- WRITTEN EXERCISE: Go from the first line to the line with "bm.faces.new(rings[-1])" and return those lines verbatim, ends included.
*** MATERIAL PROVIDED ***
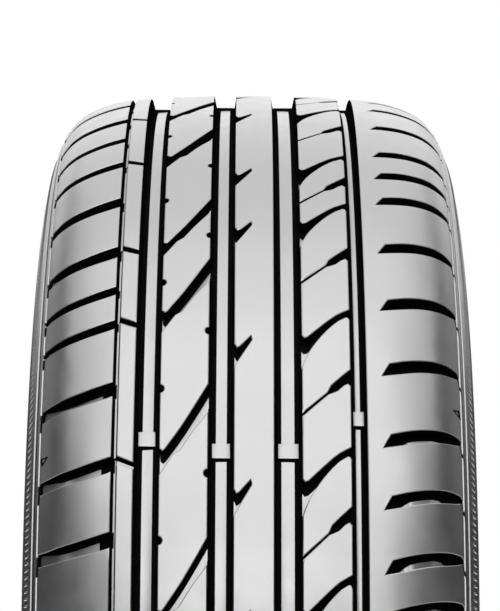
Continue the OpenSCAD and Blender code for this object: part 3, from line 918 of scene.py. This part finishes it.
# small triangles on both shoulders that show where the wear bars are: corners in mm, across, and round from the angle
wearMarks = {
    "angle": 17.45,
    "stroke": 0.55,
    "low": -0.2,
    "high": 0.12,
    "corners": [[(-101.2, 1.9), (-97.9, 1.4), (-100.6, -1.7)], [(98.0, 28.2), (100.7, 29.6), (101.4, 25.8)]],
}


def raised(s, lift):  # across and out from the axis, of a point on the section's outside raised by lift
    a = math.radians(float(angleAt(s)))
    across, out = (np.interp(s, halfAlong[:outerCount], half[:outerCount, i]) for i in (0, 1))
    return across + lift * math.sin(a), out + lift * math.cos(a)


def onTyre(w, t, lift):
    across, out = raised(abs(float(along(w))), lift)
    a = t / section["outerRadius"]
    return Vector((out * math.cos(a), math.copysign(across, w), out * math.sin(a))) * mm


def joinRings(bm, rings):  # a closed bar through rings of four
    for one, two in zip(rings, rings[1:]):
        for j in range(4):
            bm.faces.new((one[j], one[(j + 1) % 4], two[(j + 1) % 4], two[j]))
    bm.faces.new(rings[0])
    bm.faces.new(rings[-1])


def markSet():
    bm = bmesh.new()
    wide, low, high = wearMarks["stroke"] / 2, wearMarks["low"], wearMarks["high"]
    for corners in wearMarks["corners"]:
        for a, b in zip(corners, corners[1:] + corners[:1]):
            run = np.array(b) - np.array(a)
            run = run / np.linalg.norm(run)
            aside = np.array((-run[1], run[0])) * wide
            rings = []
            for end, more in ((np.array(a), -wide), (np.array(b), wide)):
                end = end + run * more
                rings.append([bm.verts.new(onTyre(*(end + side * aside), lift))
                    for side, lift in ((-1, low), (1, low), (1, high), (-1, high))])
            joinRings(bm, rings)
    bmesh.ops.recalc_face_normals(bm, faces=bm.faces)
    # painted shade: the strokes are wholly in the near-black rubber, standing in for the shade in engraved marks
    return fromBmesh(bm, "markSet", [True] * len(bm.faces))


shoulderMarks = copiesRound(markSet(), "wearMarks", wearBars["sets"], wearMarks["angle"])
print("wear marks:", len(shoulderMarks.data.polygons), "faces")

# fine radial ridges on both buttresses, without letters: between two angles on the section, tapered at both ends
ridges = {"count": 520, "from": 70.2, "to": 74.6, "wide": 1.5, "low": -0.25, "tip": 0.05, "high": 0.4}


def ridgePair():  # one ridge a side, lying on the section
    bm = bmesh.new()
    wide, top = ridges["wide"] / 2, ridges["wide"] / 6
    for side in (-1, 1):
        rings = []
        for k, high in enumerate((ridges["tip"], ridges["high"], ridges["high"], ridges["tip"])):
            s = alongAngle(ridges["from"] + (ridges["to"] - ridges["from"]) * k / 3)
            ring = []
            for lift, z in ((ridges["low"], -wide), (ridges["low"], wide), (high, top), (high, -top)):
                across, out = raised(s, lift)
                ring.append(bm.verts.new((out * mm, side * across * mm, z * mm)))
            rings.append(ring)
        joinRings(bm, rings)
    bmesh.ops.recalc_face_normals(bm, faces=bm.faces)
    return fromBmesh(bm, "ridgePair")


shoulderRidges = copiesRound(ridgePair(), "shoulderRidges", ridges["count"], 0)
print("shoulder ridges:", len(shoulderRidges.data.polygons), "faces")

for helper in [sectionCurve, pitchMarks, spot, *tiles.values()]:
    bpy.data.objects.remove(helper)

for piece in (tyreBody, grooveBars, shoulderMarks, shoulderRidges):
    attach(piece, "root")
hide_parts("tyre")

# studio: pale floor, white surroundings, an arch of lamps over the tread and a lamp on each side
studio = {
    "floorTone": (0.83, 0.83, 0.83, 1),
    "floorRough": 0.8,
    "floorReach": 4.0,
    "floorGap": 0.0005,
    "sky": 1.0,
    "skyLight": 0.01,
    "archRadius": 1.45,
    "archStep": 0.02,
    "archLamps": [  # angle, width, power
        (8, 0.5, 8), (12, 0.9, 16), (12, 1.6, 6), (32, 1.6, 38), (32, 2.8, 11), (52, 0.9, 11), (52, 2.8, 41),
        (72, 1.6, 13), (72, 2.8, 30), (92, 1.6, 6), (92, 2.8, 19), (112, 1.6, 6), (112, 2.8, 9), (132, 2.8, 14),
        (152, 2.8, 8),
    ],
    "archLength": 0.50,
    "sideRadius": 1.4,
    "sideAngle": 105,
    "sideHeight": 0.75,
    "sideSize": (1.0, 0.8),
    "sideAim": (0.15, 0, 0.1),
    "sidePower": 3.0,
}


def makeFloor():
    mesh = bpy.data.meshes.new("floor")
    reach, level = studio["floorReach"], -section["outerRadius"] * mm - studio["floorGap"]
    corners = [(-reach, -reach, level), (reach, -reach, level), (reach, reach, level), (-reach, reach, level)]
    mesh.from_pydata(corners, [], [(0, 1, 2, 3)])
    material = bpy.data.materials.new("paleFloor")
    material.use_nodes = True
    shader = material.node_tree.nodes["Principled BSDF"]
    shader.inputs["Base Color"].default_value = studio["floorTone"]
    shader.inputs["Roughness"].default_value = studio["floorRough"]
    mesh.materials.append(material)
    floor = bpy.data.objects.new("floor", mesh)
    bpy.context.collection.objects.link(floor)
    return floor


def addLamp(name, place, aim, size, power):
    light = bpy.data.lights.new(name, "AREA")
    light.shape = "RECTANGLE"
    light.size, light.size_y = size
    light.energy = power
    lamp = bpy.data.objects.new(name, light)
    lamp.location = place
    back = (Vector(place) - Vector(aim)).normalized()
    across = Vector((0, 1, 0)) if abs(back.y) < 0.5 else Vector((1, 0, 0))
    up = back.cross(across).normalized()
    lamp.rotation_euler = Matrix((up.cross(back), up, back)).transposed().to_euler()
    lamp.visible_camera = False
    bpy.context.collection.objects.link(lamp)


makeFloor()
world = bpy.data.worlds.new("white")
bpy.context.scene.world = world
world.use_nodes = True
backdrop = world.node_tree.nodes["Background"]
backdrop.inputs["Color"].default_value = (1, 1, 1, 1)
ray = world.node_tree.nodes.new("ShaderNodeLightPath")
level = addNode(world.node_tree, "ShaderNodeMapRange", [("Value", ray.outputs["Is Camera Ray"]),
    ("To Min", studio["skyLight"]), ("To Max", studio["sky"])])
world.node_tree.links.new(level.outputs[0], backdrop.inputs["Strength"])
for angle, wide, power in studio["archLamps"]:
    a = math.radians(angle)
    reach = studio["archRadius"] + studio["archStep"] * wide  # no two in one place
    place = Vector((math.cos(a), 0, math.sin(a))) * reach
    addLamp("archLamp", place, (0, 0, 0), (wide, studio["archLength"]), power)
for sign in (-1, 1):
    a, reach = math.radians(studio["sideAngle"]), studio["sideRadius"]
    place = (reach * math.cos(a), sign * reach * math.sin(a), studio["sideHeight"])
    addLamp("sideLamp", place, studio["sideAim"], studio["sideSize"], studio["sidePower"])

# the camera, as the photograph's perspective gives it
view = {
    "place": (1.7001, -0.0039, 0.0),
    "turn": (96.68, -0.1788, 89.8341),
    "lens": 173.4,
    "sensor": 36.0,
    "nearest": 0.05,
    "photoHeight": 611,
    "pixelsAside": -1,
}
camera = bpy.data.objects.new("camera", bpy.data.cameras.new("camera"))
camera.location = view["place"]
camera.rotation_euler = Euler([math.radians(a) for a in view["turn"]])
camera.data.lens = view["lens"]
camera.data.sensor_width = view["sensor"]
camera.data.shift_x = view["pixelsAside"] / view["photoHeight"]
camera.data.clip_start = view["nearest"]
bpy.context.collection.objects.link(camera)
bpy.context.scene.camera = camera
bpy.context.scene.view_settings.view_transform = "Standard"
***
- EXPECTED ANSWER:
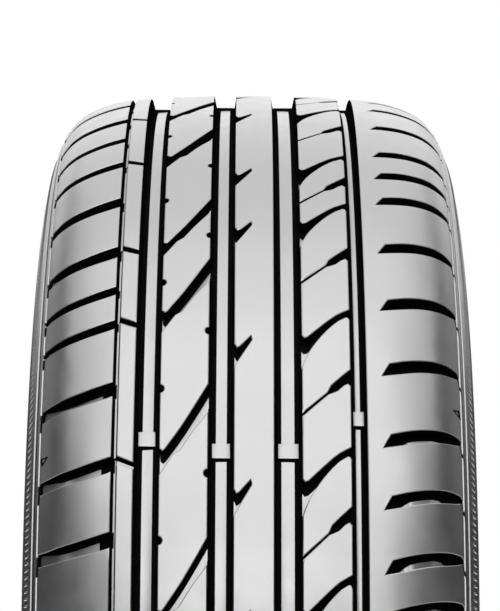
Continue the OpenSCAD and Blender code for this object: part 3, from line 918 of scene.py. This part finishes it.
# small triangles on both shoulders that show where the wear bars are: corners in mm, across, and round from the angle
wearMarks = {
    "angle": 17.45,
    "stroke": 0.55,
    "low": -0.2,
    "high": 0.12,
    "corners": [[(-101.2, 1.9), (-97.9, 1.4), (-100.6, -1.7)], [(98.0, 28.2), (100.7, 29.6), (101.4, 25.8)]],
}


def raised(s, lift):  # across and out from the axis, of a point on the section's outside raised by lift
    a = math.radians(float(angleAt(s)))
    across, out = (np.interp(s, halfAlong[:outerCount], half[:outerCount, i]) for i in (0, 1))
    return across + lift * math.sin(a), out + lift * math.cos(a)


def onTyre(w, t, lift):
    across, out = raised(abs(float(along(w))), lift)
    a = t / section["outerRadius"]
    return Vector((out * math.cos(a), math.copysign(across, w), out * math.sin(a))) * mm


def joinRings(bm, rings):  # a closed bar through rings of four
    for one, two in zip(rings, rings[1:]):
        for j in range(4):
            bm.faces.new((one[j], one[(j + 1) % 4], two[(j + 1) % 4], two[j]))
    bm.faces.new(rings[0])
    bm.faces.new(rings[-1])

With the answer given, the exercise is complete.